Yesterday, I started cleaning out my office. Yes, I did. Stop laughing. I am working on it. Slowly. Very slowly. But I am doing it. It may take me a month or two, but I'll get it done. I never said I'd get it done quickly. I just told David I'd do it so he'd stay out of it. If I let him loose in there the whole room would be bare except for the writing desk, computer desk, sewing/snow globe cabinet, antique sewing machine, and cabinet that it sits on as well as the cabinet holding my magazines and computer crap I don't know what to do with.

I spent the first couple of hours tackling the cabinet where I've stored years' worth of magazines I haven't read since the day they arrived in this house. I'm trying to decide whom to fois...I mean bestow with my collection of Writers' Digest and quilt magazines.

It doesn't help my speed of cleaning when I keep stumbling upon treasures that I must peruse before I can move on. So far I've found my high school diploma, a book David received as a gift when he was stationed in Germany, a thank you card from our daughter for her wedding (nearly 30 years ago), a couple of books about the family tree my sister made, some books an uncle wrote and self-published (I need to get around to reading them), as well as several vases and numerous coloring books and crayons I'd forgotten I'd stored there. What a shocker!
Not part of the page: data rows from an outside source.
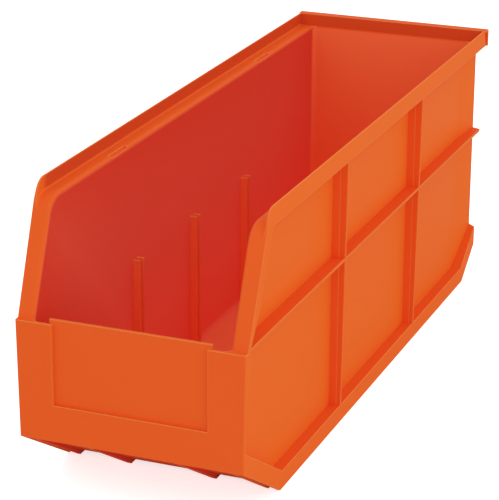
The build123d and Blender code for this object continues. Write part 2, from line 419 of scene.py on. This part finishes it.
def make_white(name, glow):
    material = bpy.data.materials.new(name)
    material.use_nodes = True
    tree = material.node_tree
    tree.nodes.clear()
    output = add_node(tree, "ShaderNodeOutputMaterial")
    paper = add_node(tree, "ShaderNodeBsdfDiffuse")
    paper.inputs["Color"].default_value = sheet_tone
    lamp = add_node(tree, "ShaderNodeEmission", strength=glow)
    both = add_node(tree, "ShaderNodeAddShader")
    join(tree, paper.outputs["BSDF"], both.inputs[0])
    join(tree, lamp.outputs["Emission"], both.inputs[1])
    sheet = add_camera_choice(tree, paper.outputs["BSDF"], both.outputs["Shader"])
    join(tree, sheet, output.inputs["Surface"])
    return material


def make_floor(side):
    mesh = bpy.data.meshes.new("floor")
    half = side / 2
    corners = [(-half, -half, 0), (half, -half, 0), (half, half, 0), (-half, half, 0)]
    mesh.from_pydata(corners, [], [(0, 1, 2, 3)])
    floor = bpy.data.objects.new("floor", mesh)
    bpy.context.scene.collection.objects.link(floor)
    floor.data.materials.append(make_white("white_sheet", sheet_glow))
    return floor


floor = make_floor(floor_side)
print("floor side:", floor.dimensions.x, "m")

# %% [markdown]
# ## Light
#
# The photograph has no hard shadow anywhere, as under large soft boxes. A white world gives most of the light.
# One big area lamp on the camera's right makes the side panels a little brighter than the front, and a weak one
# lies ahead of the mouth.

# %% World and lamps
def make_world(strength):
    world = bpy.data.worlds.new("white_studio")
    bpy.context.scene.world = world
    world.use_nodes = True
    tree = world.node_tree
    tree.nodes.clear()
    output = add_node(tree, "ShaderNodeOutputWorld")
    soft = add_node(tree, "ShaderNodeBackground", strength=strength)
    white = add_node(tree, "ShaderNodeBackground", strength=1.0)
    for background in (soft, white):
        background.inputs["Color"].default_value = (1.0, 1.0, 1.0, 1.0)
    sky = add_camera_choice(tree, soft.outputs["Background"], white.outputs["Background"])
    join(tree, sky, output.inputs["Surface"])


def add_area_lamp(name, place, aim, side, watts):
    lamp = bpy.data.lights.new(name, "AREA")
    lamp.shape = "SQUARE"
    lamp.size = side
    lamp.energy = watts
    holder = bpy.data.objects.new(name, lamp)
    bpy.context.scene.collection.objects.link(holder)
    holder.location = place
    holder.rotation_euler = (Vector(aim) - Vector(place)).to_track_quat("-Z", "Y").to_euler()
    return holder


make_world(strength=0.82)
middle = (0.0, 0.0, 0.09)
side_lamp = add_area_lamp("side_softbox", place=(2.0, -0.9, 0.9), aim=middle, side=1.6, watts=5.0)
front_lamp = add_area_lamp("front_softbox", place=(-0.5, -2.2, 1.3), aim=middle, side=1.6, watts=1.0)
print("lamps:", side_lamp.name, front_lamp.name)

# %% [markdown]
# ## Camera
#
# The picture was taken with a long lens from the right of the mouth and a little above. The camera is
# described by where it looks from (azimuth, elevation and distance), by how far the frame's origin lies from
# the middle of the picture, and by a very small roll. The lens follows from the picture's longer side.

# %% Camera
sensor_width = 36.0  # mm


def make_camera(azimuth, elevation, roll, offset, distance, focal_px, picture_px):
    """offset is where the frame's origin lies, right of and above the picture's axis."""
    forward = Vector((-sin(azimuth) * cos(elevation), cos(azimuth) * cos(elevation), -sin(elevation)))
    right = Vector((cos(azimuth), sin(azimuth), 0.0))
    up = right.cross(forward)
    right_rolled = right * cos(roll) + up * sin(roll)
    up_rolled = -right * sin(roll) + up * cos(roll)
    place = -(right_rolled * offset[0] + up_rolled * offset[1] + forward * distance)
    data = bpy.data.cameras.new("photo_camera")
    data.sensor_width = sensor_width
    data.lens = focal_px * sensor_width / picture_px
    data.dof.use_dof = False
    data.clip_end = 50.0
    camera = bpy.data.objects.new("photo_camera", data)
    bpy.context.scene.collection.objects.link(camera)
    turn = Matrix((right_rolled, up_rolled, -forward)).transposed()
    camera.matrix_world = Matrix.Translation(place) @ turn.to_4x4()
    bpy.context.scene.camera = camera
    return camera


camera = make_camera(
    azimuth=radians(21.654),
    elevation=radians(20.031),
    roll=radians(0.286),
    offset=(0.01817, -0.07435),
    distance=1.41061,
    focal_px=2163.2,
    picture_px=500,
)
print("camera at", [round(value, 3) for value in camera.location], "lens", round(camera.data.lens, 1), "mm")

# %% [markdown]
# ## Picture settings
#
# The Standard view transform shows each colour as it is written. Light has to bounce many times between the
# walls of the goods space, so the limits on bounces are raised.

# %% Finish
bpy.context.scene.view_settings.view_transform = "Standard"
bpy.context.scene.cycles.max_bounces = 16
bpy.context.scene.cycles.diffuse_bounces = 12
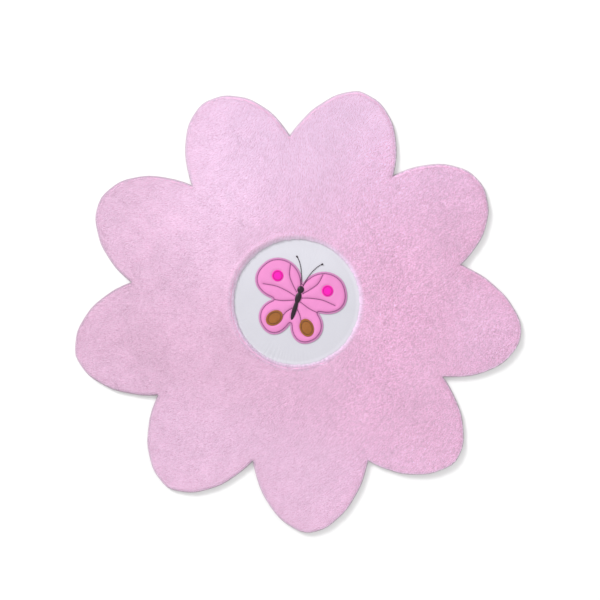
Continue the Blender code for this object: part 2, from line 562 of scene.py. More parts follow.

I haven't started on the top shelf yet since it contains computer stuff. I never know what to do with things like that. I don't feel like I should just put them in the trash so what do I do? I have dozens and dozens of floppy discs and CDs that I can't use in my present computer as it has no slots for such things as well as cords, parts, etc. I have no idea what they belong to but I'm afraid as soon as I toss them, I'll find out. I also found one half of a baby monitor I bought so I could sit at my desk and hear the washer and dryer in the laundry room on the other side of the house.

Letting go is hard for me. I should just let David handle it since he doesn't have that same problem. He can toss with the best of them without a single thought as to what, how, when, or why we possess any of it.

Next, I spent even more time cutting out my column from the newspapers I'd been tossing on top, in, and under my writing desk. It's never a good idea to put stuff like that off too long. One of the reasons it took so long was because I'd catch a glimpse of the headline and start reading what I'd written, just to refresh my memory. It took a good four hours and all I did was tear the entire page my column is on rather than cutting out just the column. I'm sure it saved me some time but I'm not sure how much. It doesn't pay to wait two or three years before tackling a task like this. I also filled a large outdoor yard-type trash can with the rest of the papers. (I'm not the Queen of Procrastination for nothin'. LOL) Next, I need to either take on clearing out my writing desk, the computer desk, or my sewing/snow globe collection cabinet. All are equally daunting tasks, but nothing can compare to the job I'll face when I get the nerve to tackle my craft (aka Fibber's) closet.

I'd gotten into the habit of tossing in things like rolls of wrapping paper, sewing paraphernalia, gift boxes, or other items I didn't know where to store and didn't want to be bothered with it at the time so now I have a giant mess that cannot be traversed until I remove what is in front of the door. It's not all my fault, though. I really could use a bigger closet. (Don't women always say that?)

Years ago, I tried talking David into opening up the wall and remodeling it into a larger walk-in closet, but he nixed that idea right away. He's probably right that it wouldn't work but don't tell him I said so. We never want them to think they're right when it comes to our suggestions, now do we?

I've put it off as long as I can so it's back to the 'salt mine' to see how much I can accomplish today. Wish me luck. I'll need it.